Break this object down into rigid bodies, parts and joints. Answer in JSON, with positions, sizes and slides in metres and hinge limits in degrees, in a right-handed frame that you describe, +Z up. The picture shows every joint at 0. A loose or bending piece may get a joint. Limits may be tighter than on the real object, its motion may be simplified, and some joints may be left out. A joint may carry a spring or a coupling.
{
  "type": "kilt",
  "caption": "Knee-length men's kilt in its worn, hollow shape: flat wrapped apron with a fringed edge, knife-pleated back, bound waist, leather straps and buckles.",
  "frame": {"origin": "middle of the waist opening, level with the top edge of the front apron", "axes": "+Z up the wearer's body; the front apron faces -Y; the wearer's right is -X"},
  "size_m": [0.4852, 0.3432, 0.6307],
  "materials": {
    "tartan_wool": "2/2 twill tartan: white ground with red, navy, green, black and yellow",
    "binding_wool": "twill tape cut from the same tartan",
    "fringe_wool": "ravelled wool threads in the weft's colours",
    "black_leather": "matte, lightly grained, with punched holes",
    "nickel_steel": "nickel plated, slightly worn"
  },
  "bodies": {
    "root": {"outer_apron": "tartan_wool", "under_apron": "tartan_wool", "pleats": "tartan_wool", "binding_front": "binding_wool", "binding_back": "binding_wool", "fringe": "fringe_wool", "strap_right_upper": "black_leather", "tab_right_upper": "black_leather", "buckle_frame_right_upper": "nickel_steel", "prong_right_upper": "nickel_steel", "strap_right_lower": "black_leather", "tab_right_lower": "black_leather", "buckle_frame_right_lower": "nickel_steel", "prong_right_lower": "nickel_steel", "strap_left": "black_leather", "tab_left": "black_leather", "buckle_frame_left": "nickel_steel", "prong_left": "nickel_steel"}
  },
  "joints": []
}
...
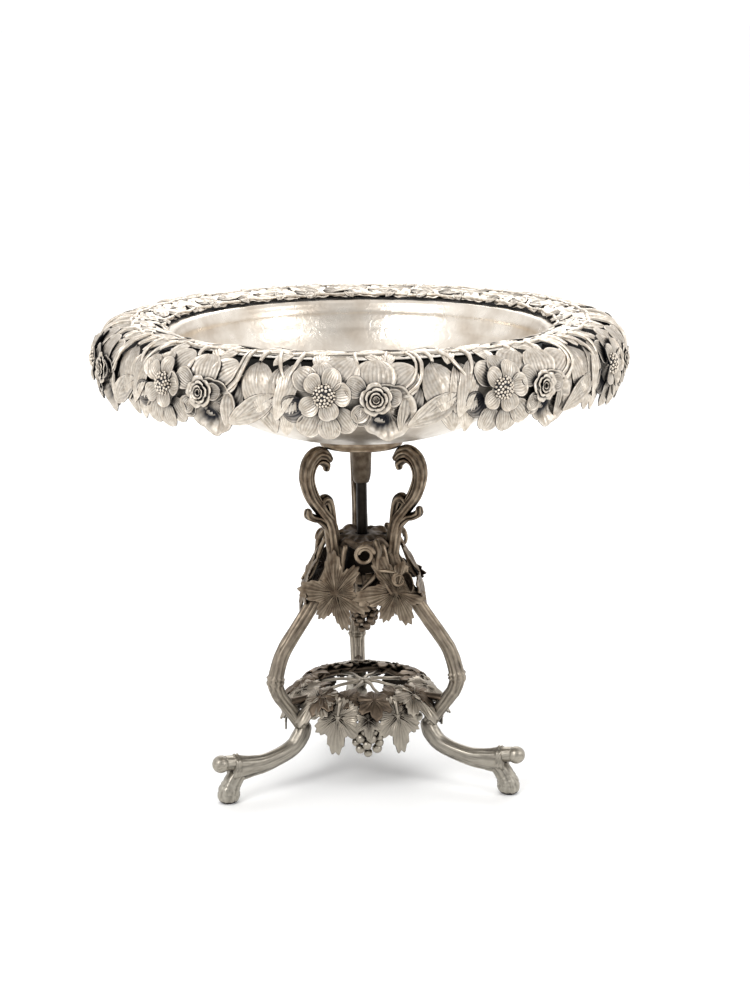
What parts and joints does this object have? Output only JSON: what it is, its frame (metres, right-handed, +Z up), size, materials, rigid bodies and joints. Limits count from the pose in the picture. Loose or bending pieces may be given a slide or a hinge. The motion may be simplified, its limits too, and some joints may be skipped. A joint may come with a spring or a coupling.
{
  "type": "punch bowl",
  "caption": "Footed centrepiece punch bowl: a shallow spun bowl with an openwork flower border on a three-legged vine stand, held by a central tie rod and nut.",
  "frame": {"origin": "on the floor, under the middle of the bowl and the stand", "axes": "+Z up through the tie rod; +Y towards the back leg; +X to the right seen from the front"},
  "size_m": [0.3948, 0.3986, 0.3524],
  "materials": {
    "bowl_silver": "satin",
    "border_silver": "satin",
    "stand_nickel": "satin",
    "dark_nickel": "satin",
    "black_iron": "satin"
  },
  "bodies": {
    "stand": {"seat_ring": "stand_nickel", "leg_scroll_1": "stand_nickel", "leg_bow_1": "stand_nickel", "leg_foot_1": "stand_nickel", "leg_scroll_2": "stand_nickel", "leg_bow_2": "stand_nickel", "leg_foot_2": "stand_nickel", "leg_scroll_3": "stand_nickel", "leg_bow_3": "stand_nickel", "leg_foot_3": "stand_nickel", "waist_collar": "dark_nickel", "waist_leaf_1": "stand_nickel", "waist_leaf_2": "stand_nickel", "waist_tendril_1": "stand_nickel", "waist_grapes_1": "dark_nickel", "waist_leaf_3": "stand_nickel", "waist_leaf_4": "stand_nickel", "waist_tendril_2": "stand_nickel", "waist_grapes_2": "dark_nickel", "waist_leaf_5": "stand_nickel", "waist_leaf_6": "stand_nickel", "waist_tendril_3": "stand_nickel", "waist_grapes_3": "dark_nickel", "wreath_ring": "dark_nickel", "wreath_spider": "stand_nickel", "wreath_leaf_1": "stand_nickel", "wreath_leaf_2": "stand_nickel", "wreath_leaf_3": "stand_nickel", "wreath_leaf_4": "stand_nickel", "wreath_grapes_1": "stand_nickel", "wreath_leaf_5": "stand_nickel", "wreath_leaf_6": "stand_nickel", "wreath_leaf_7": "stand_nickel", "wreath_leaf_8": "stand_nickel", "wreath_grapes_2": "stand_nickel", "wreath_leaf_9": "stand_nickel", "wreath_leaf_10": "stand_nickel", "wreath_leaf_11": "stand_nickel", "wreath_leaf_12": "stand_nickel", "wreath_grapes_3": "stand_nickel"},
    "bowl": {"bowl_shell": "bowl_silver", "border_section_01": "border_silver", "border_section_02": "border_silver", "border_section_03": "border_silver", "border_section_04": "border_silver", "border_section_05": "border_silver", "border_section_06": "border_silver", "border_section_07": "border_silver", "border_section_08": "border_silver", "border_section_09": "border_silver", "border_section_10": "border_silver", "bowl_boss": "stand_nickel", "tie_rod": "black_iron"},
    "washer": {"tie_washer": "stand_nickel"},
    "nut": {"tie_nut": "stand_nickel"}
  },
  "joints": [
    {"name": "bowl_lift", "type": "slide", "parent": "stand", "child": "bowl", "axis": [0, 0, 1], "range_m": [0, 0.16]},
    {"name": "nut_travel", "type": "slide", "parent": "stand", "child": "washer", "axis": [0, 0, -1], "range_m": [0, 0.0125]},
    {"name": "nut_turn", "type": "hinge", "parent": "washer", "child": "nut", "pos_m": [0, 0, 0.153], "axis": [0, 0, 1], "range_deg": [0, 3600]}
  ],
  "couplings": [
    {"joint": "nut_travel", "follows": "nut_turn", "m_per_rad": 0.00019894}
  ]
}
...
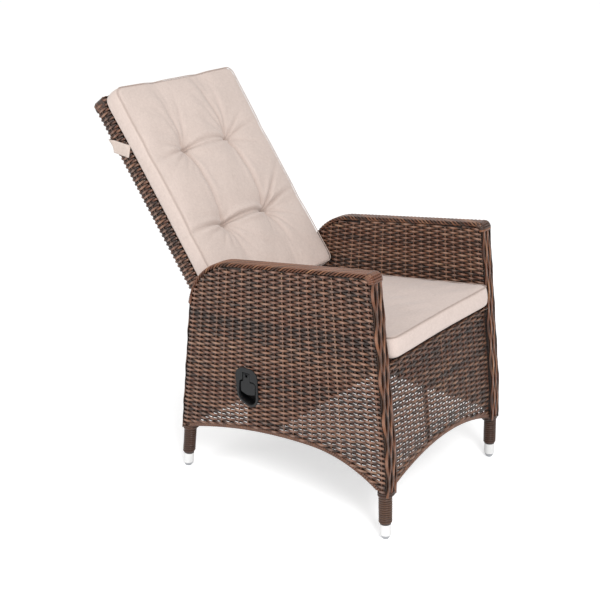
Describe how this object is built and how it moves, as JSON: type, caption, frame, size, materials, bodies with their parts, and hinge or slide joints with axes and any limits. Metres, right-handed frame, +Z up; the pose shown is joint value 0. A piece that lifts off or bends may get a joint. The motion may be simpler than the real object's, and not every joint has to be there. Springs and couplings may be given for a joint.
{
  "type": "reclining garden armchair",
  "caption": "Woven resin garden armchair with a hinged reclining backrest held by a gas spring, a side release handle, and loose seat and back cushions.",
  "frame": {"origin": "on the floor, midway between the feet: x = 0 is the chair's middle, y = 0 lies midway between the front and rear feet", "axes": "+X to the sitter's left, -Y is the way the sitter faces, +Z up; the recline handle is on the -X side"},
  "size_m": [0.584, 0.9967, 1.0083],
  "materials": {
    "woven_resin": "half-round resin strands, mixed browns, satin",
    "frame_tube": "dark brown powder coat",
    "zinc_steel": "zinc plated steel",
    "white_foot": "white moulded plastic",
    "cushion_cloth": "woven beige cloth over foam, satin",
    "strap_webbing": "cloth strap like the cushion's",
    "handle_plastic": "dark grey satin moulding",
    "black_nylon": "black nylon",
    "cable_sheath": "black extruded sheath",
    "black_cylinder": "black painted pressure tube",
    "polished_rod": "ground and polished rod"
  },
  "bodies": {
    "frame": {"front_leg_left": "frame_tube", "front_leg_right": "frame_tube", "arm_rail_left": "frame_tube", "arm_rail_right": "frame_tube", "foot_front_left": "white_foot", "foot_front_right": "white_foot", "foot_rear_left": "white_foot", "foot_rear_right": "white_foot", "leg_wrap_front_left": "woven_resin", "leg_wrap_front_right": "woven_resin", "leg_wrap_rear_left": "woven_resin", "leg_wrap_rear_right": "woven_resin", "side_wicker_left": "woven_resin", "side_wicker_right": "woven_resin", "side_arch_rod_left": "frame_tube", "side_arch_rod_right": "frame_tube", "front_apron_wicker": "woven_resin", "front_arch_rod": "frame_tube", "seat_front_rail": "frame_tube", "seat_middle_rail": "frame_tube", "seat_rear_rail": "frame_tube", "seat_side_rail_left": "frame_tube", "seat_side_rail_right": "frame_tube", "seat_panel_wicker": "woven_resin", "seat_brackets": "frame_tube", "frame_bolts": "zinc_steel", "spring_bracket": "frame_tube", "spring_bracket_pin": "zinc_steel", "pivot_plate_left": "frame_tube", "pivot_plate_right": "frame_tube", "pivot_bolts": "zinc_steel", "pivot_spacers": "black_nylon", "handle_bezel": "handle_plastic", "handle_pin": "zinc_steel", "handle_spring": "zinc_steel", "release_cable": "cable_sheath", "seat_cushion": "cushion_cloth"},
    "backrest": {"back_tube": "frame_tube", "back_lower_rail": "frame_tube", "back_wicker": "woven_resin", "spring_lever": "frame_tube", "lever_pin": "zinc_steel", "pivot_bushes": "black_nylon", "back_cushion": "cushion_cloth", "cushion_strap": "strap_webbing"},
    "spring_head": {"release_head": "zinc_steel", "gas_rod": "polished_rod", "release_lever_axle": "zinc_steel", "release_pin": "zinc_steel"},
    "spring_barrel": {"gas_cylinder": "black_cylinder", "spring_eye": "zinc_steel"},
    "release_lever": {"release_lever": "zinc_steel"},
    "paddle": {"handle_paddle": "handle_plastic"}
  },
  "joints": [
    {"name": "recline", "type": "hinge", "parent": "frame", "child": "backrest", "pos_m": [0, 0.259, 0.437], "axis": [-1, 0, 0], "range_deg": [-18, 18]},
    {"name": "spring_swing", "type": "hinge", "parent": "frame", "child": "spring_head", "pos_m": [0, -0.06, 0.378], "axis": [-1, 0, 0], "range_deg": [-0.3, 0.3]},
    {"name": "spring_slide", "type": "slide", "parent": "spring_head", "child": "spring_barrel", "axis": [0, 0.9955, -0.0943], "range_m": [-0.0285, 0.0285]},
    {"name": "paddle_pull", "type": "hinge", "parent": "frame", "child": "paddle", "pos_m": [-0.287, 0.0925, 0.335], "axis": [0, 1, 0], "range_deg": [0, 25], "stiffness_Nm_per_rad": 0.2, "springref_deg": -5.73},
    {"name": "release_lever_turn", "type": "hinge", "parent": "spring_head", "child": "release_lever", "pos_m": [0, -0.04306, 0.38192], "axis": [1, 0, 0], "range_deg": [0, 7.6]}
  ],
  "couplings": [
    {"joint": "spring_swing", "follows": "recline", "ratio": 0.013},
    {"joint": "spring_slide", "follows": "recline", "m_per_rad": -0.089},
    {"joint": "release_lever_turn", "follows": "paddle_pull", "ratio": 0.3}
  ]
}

### [Exercise instructions]
Only a number is wanted: how many lines of the material above hold "rigid"?

### [Response to the exercise]
2